Implementing the Persistence Layer
Depending on your used database and requirements you might either decide to write your own logic for interfacing with the database or make use of an out-of-the-box solution like Prisma ORM. As our application requires only very simple database queries and we want to save some time we will use Prisma ORM as implementation of our database layer and even use it to manage our database schema.
Defining the Database Schema
Prisma ORM allows us to define the database schema in a schema.prisma file and use it to generate migrations for a multitude of supported databases (SQLite is one of them). Based on our VotesPool we arrive at the following simple schema for an SQLite database:
generator client {
provider = "prisma-client-js"
}
datasource db {
provider = "sqlite"
url = env("DATABASE_URL")
}
model votes {
id Int @id @default(autoincrement())
candidateId String
}
Let's make sure that the schema is valid and can be used to create a SQLite database by running
npx prisma migrate dev --name init
This will create a migrations folder and a dev.db file under the prisma directory and generate a Prisma Client API that we can implement against based on our schema. Prisma ORM thus just created the database layer for us in a few steps as the generated Client API takes care of all the interfacing with the database.

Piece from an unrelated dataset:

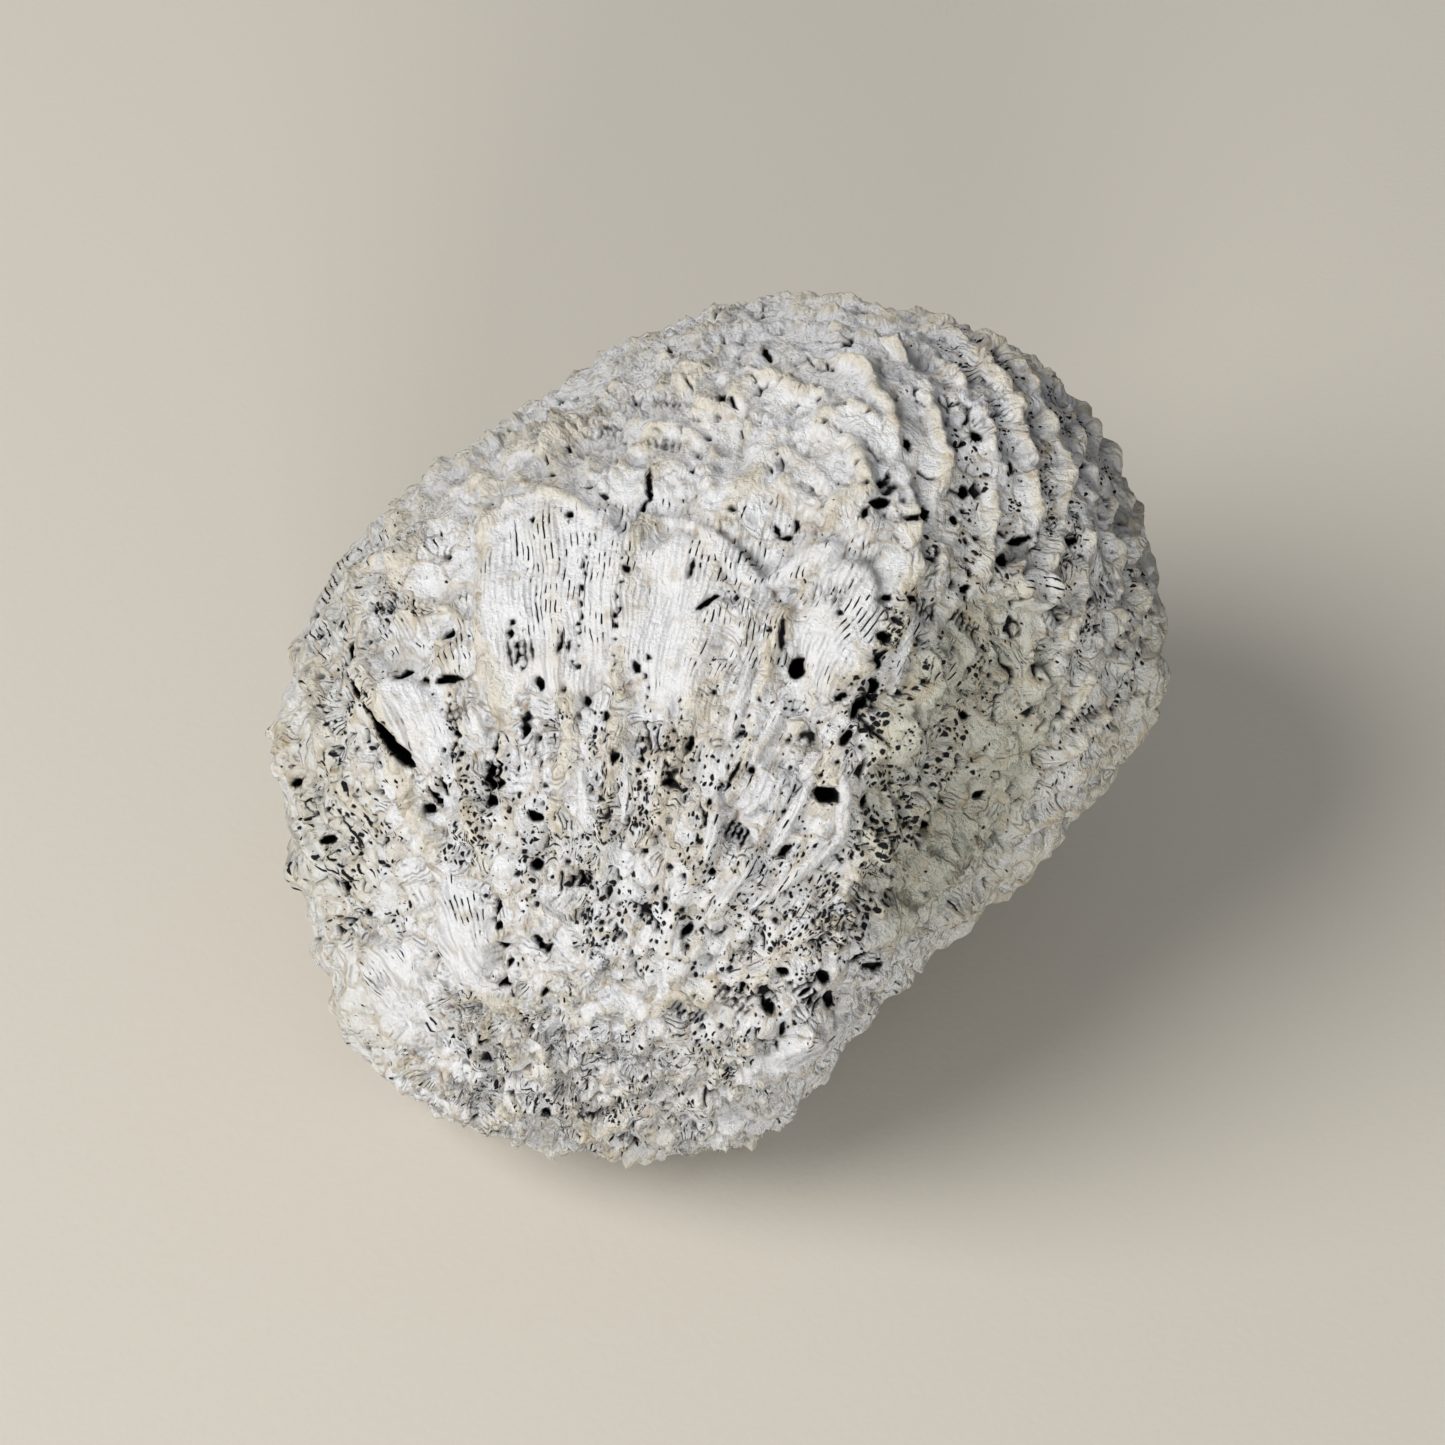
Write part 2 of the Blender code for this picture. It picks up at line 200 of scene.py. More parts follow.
# Holes and slits: across, up, half width, half length, lean, depth
holeList = [
    (-45.2, 1.4, 0.5, 5.6, -33.0, 6.5),  # crack, its thin upper end
    (-42.8, -2.8, 0.7, 3.6, -33.0, 8.0),  # and its wide lower end
    (-38.7, -9.3, 0.4, 2.0, -33.0, 3.0),
    (-39.0, -11.0, 0.6, 0.9, -40.0, 3.0),
    (-37.3, -7.8, 0.35, 1.5, -20.0, 2.4),
    (-50.4, 10.2, 0.75, 1.5, 20.0, 4.0),  # left cheek
    (-52.1, 14.1, 0.5, 0.8, 50.0, 2.6),
    (-55.5, 12.2, 0.5, 0.5, 0.0, 2.0),
    (-58.0, -7.8, 0.7, 0.7, 0.0, 3.0),
    (-53.3, -15.5, 0.8, 0.8, 0.0, 3.0),
    (-51.4, -22.0, 0.8, 1.3, 20.0, 3.0),
    (-47.3, -25.1, 1.1, 0.6, 0.0, 2.5),
    (-42.1, 6.8, 0.65, 1.0, 10.0, 3.0),  # along the foot of the chalky swelling
    (-39.4, 6.2, 0.8, 0.5, 0.0, 2.0),
    (-35.9, 6.1, 0.65, 2.4, 84.0, 4.0),
    (-35.5, 12.1, 0.4, 0.9, 20.0, 2.0),
    (-23.1, 5.4, 0.85, 0.9, 0.0, 3.5),
    (-14.4, 1.3, 0.8, 1.0, 70.0, 3.0),
    (-17.2, 3.2, 0.5, 0.8, 0.0, 2.0),
    (-24.9, 0.2, 0.6, 1.9, 15.0, 3.0),
    (-21.1, 0.3, 0.4, 0.4, 0.0, 1.6),
    (-30.9, -5.4, 1.3, 0.7, 60.0, 4.0),  # rough pocket
    (-28.4, -5.6, 1.4, 0.6, 75.0, 3.4),
    (-30.2, -2.4, 0.6, 1.3, 20.0, 3.4),
    (-30.9, -7.2, 1.1, 0.5, 70.0, 3.2),
    (-28.0, -7.6, 0.6, 0.9, 40.0, 2.6),
    (-30.3, -9.7, 0.7, 1.0, -20.0, 3.5),
    (-24.1, -11.6, 1.0, 0.9, 30.0, 4.0),
    (-24.1, -18.1, 0.75, 0.8, 0.0, 3.5),
    (-18.8, 26.7, 0.5, 0.5, 0.0, 2.5),
    (-23.4, 26.1, 0.4, 0.4, 0.0, 2.0),
    (-16.8, 30.9, 0.45, 0.45, 0.0, 2.0),
    (-11.5, 19.9, 0.55, 0.65, 0.0, 2.0),
    (-10.5, 7.6, 0.5, 0.8, -20.0, 2.2),
    (-8.9, 30.9, 0.42, 2.0, 8.0, 3.0),  # curved slit
    (-10.1, 27.8, 0.35, 1.8, 28.0, 2.0),
    (-3.3, 19.9, 0.45, 1.3, 20.0, 2.0),
    (-1.4, 15.8, 0.45, 1.9, 52.0, 2.0),
    (8.2, 11.8, 0.45, 2.2, 8.0, 2.4),
    (9.8, 7.5, 1.25, 1.6, 0.0, 7.0),  # round borehole
    (15.2, 3.8, 0.5, 1.2, 60.0, 2.4),
    (13.5, -8.5, 1.8, 1.05, 10.0, 6.5),  # hole at the crest
    (18.3, 3.4, 0.9, 3.6, 32.0, 4.5),  # groove behind the crest
    (19.4, 8.8, 0.8, 1.5, 12.0, 3.0),
    (19.8, 11.6, 0.7, 0.8, 0.0, 2.6),
    (16.0, -1.4, 0.7, 1.2, 40.0, 2.5),
    (18.4, -9.5, 0.45, 1.2, 20.0, 2.2),
    (20.9, 16.4, 0.6, 0.6, 0.0, 2.4),
    (23.1, 16.4, 0.5, 0.6, 0.0, 2.2),
    (20.3, 28.4, 0.75, 1.7, 75.0, 3.0),  # at the feet of the dome's ridges
    (18.4, 26.8, 0.6, 0.9, 30.0, 2.4),
    (26.2, 27.3, 0.7, 1.0, 20.0, 3.0),
    (24.0, 26.4, 0.6, 1.0, 80.0, 2.4),
    (29.9, 26.6, 0.5, 0.9, 0.0, 2.8),
    (31.8, 30.6, 0.7, 1.2, 10.0, 3.0),
    (37.8, 33.8, 0.45, 1.1, 10.0, 2.8),
    (33.4, 37.8, 0.7, 0.9, -40.0, 2.4),
    (46.2, 24.4, 0.5, 1.1, 60.0, 2.8),
    (31.5, 17.8, 0.5, 0.9, 60.0, 2.6),
    (24.1, 36.5, 0.5, 0.9, 0.0, 2.2),
    (20.5, 31.3, 0.5, 0.7, 0.0, 2.2),
    (43.6, 15.5, 0.5, 0.9, 70.0, 2.2),
    (38.4, 22.6, 1.7, 2.7, 70.0, 1.0),  # cavity over the knob
    (38.6, 24.2, 0.6, 2.0, 72.0, 3.0),
    (36.4, 21.4, 0.7, 1.0, 20.0, 3.0),
    (31.7, 1.5, 0.7, 0.7, 0.0, 2.6),
    (34.9, -9.7, 0.7, 0.9, 30.0, 2.6),
    (27.6, -13.3, 0.6, 0.8, 20.0, 2.2),
    (4.1, -5.6, 0.5, 0.7, 0.0, 2.0),
    (-3.8, -2.2, 0.5, 1.4, 10.0, 2.4),
    (-13.0, -3.8, 0.55, 0.9, 10.0, 2.4),
    (1.8, -6.2, 0.4, 2.9, 30.0, 2.0),
    (8.1, -16.0, 0.6, 1.3, 35.0, 2.0),
    (-8.5, -21.1, 0.4, 0.9, 20.0, 1.6),
    (-1.1, -18.7, 0.6, 0.5, 0.0, 2.0),
    (-7.3, -23.2, 0.55, 0.9, 0.0, 2.2),
    (-4.5, -26.6, 0.6, 1.2, 40.0, 2.6),
    (8.1, -31.3, 0.9, 0.75, 0.0, 3.0),
    (5.9, -36.2, 0.65, 1.7, -35.0, 3.0),
    (8.0, -39.6, 0.6, 1.4, 10.0, 2.5),
    (2.7, -33.7, 0.45, 1.2, 10.0, 2.5),
    (0.9, -34.0, 0.5, 0.5, 0.0, 2.0),
    (14.8, -36.2, 0.7, 1.2, 30.0, 2.2),
    (19.4, -31.0, 0.6, 1.5, 70.0, 2.2),
    (13.3, -32.5, 0.8, 0.9, 30.0, 2.5),
    (18.0, -29.8, 0.5, 1.7, 60.0, 2.0),
    (12.2, -41.4, 0.8, 9.0, 55.0, 0.45),  # groove above the rim ledge
    (-29.2, -23.6, 0.4, 1.6, 12.0, 2.0),  # column of pits
    (-28.7, -26.0, 0.6, 0.7, 0.0, 2.4),
    (-28.4, -28.6, 0.7, 0.6, 0.0, 2.4),
    (-28.0, -31.3, 0.5, 0.9, 30.0, 2.2),
    (-28.6, -34.1, 0.9, 0.55, 0.0, 2.4),
    (-23.7, -28.3, 1.2, 0.6, 60.0, 2.6),
    (-22.6, -29.2, 0.4, 1.1, 30.0, 2.2),
    (-23.1, -34.9, 0.55, 0.55, 0.0, 2.0),
    (-33.6, -43.6, 0.5, 1.0, 75.0, 2.0),  # dark row under a ledge
    (-31.7, -41.4, 0.9, 0.6, 20.0, 2.2),
    (-29.3, -42.6, 0.7, 0.5, 0.0, 2.2),
    (-13.9, -56.4, 0.9, 0.6, 50.0, 2.0),
    (-23.4, -51.4, 0.9, 0.7, 20.0, 2.2),
    (0.5, 42.4, 0.5, 0.9, 0.0, 2.0),  # at the top
    (1.8, 42.0, 0.7, 0.4, 80.0, 1.8),
    (6.2, 49.1, 0.8, 0.5, 40.0, 1.6),
    (-20.1, 36.8, 0.4, 0.4, 0.0, 1.6),
    (-3.4, 32.7, 0.4, 0.4, 0.0, 1.6),
    (7.2, 25.2, 0.4, 1.1, -20.0, 1.6),
    (9.5, 26.1, 0.4, 1.2, 10.0, 1.6),
    (8.2, 24.3, 0.4, 1.0, 75.0, 1.6),
]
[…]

Implementing the PrismaVotesPool
Now that we have our database layer in place we can easily implement our persistence layer using the Prisma Client API. To this end we define an empty class PrismaVotesPool that will implement the VotesPool interface:
class PrismaVotesPool implements VotesPool {
createVote(vote: Vote): Promise<void> {
throw new Error("Not implemented")
}
listVotes(): Promise<Vote[]> {
throw new Error("Not implemented")
}
}
And use it to replace our InMemoryVotesPool class in the "VotesPool" test suite:
beforeEach(function() {
votesPool = new PrismaVotesPool()
})
Now all our tests for the VotesPool will fail again until we come up with the following implementation of the PrismaVotesPool:
class PrismaVotesPool implements VotesPool {
private prisma: PrismaClient
constructor(){
this.prisma = new PrismaClient()
}
async createVote(vote: Vote): Promise<void> {
await this.prisma.votes.create({
data: {
candidateId: vote.candidateId,
},
});
}
async listVotes(): Promise<Vote[]> {
const votes = await this.prisma.votes.findMany();
return votes.map((vote) => ({
candidateId: vote.candidateId,
}));
}
}
With all the tests passing again we can now use our final implementation of the persistence layer when launching our fastify application:
const server = buildServerInstance(
true,
new DefaultElectionService(new PrismaVotesPool())
)
...
With all parts in place we can now run our final application again and check if it offers true persistence and still offers the responsiveness we demand (ideally we would also ensure that by writing performance and E2E tests).
Taking a Step Back
By implementing our application using a layered architecture, we saw how this simple pattern can offer us a clear separation of concerns, facilitating maintainability and scalability. Throughout this process, we leveraged test-driven development to ensure our code met the desired functionality at every layer. Moving forward, this foundation allows us to easily extend functionality, optimize performance, and adapt to changing requirements, making it a robust choice for many web applications!